Abstract The sluggish kinetics and catalyst poisoning of the ammonia oxidation reaction (AOR) pose technical barriers to adopting ammonia as a distributable carrier for green hydrogen and electricity. Herein, a class of PtIrRh nanowires (NWs, ≈1 nm diameter) is report with abundant terraces and oxyphilic doping for enhanced AOR electrocatalysis. It is first unravel, through size‐dependent AOR activity, that well‐coordinated terraces outperform under‐coordinated steps on platinum, guiding the rational design of 1D architecture. The compositionally‐optimized Pt 86 Ir 5 Rh 9 NWs achieve a mass activity of 324 A g −1 PGM at 0.6 V, alongside an on‐set potential ( E on‐set ) of 0.41 V. Electrochemical studies coupling in situ attenuated total reflection Fourier transform infrared spectra establish voltammetry‐accessible descriptors: surface oxyphilicity governs the E on‐set , while nitrogenous adsorption strength dictates peak current density ( j peak ).
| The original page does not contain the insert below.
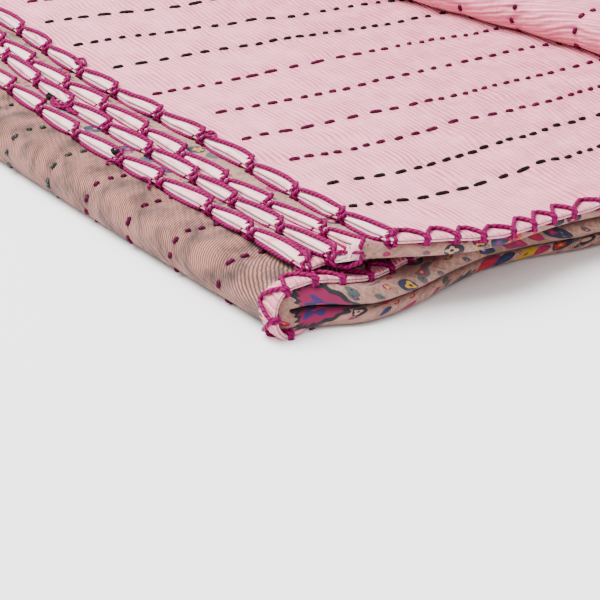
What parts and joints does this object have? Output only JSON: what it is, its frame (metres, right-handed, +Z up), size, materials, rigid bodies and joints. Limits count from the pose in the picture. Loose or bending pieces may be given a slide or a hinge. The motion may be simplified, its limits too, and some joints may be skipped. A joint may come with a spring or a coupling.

In a membrane electrode assembly, the Pt 86 Ir 5 Rh 9 NWs enable ammonia electrolysis at 1 A cm −2 with a cell voltage of 0.63 V—1 V lower than the typical value of water electrolysis, and drive a direct ammonia fuel cell to 339 mW cm −2 at 0.4 V. The findings redefine Pt‐based AOR catalyst design and advance ammonia‐mediated hydrogen economy toward practicality.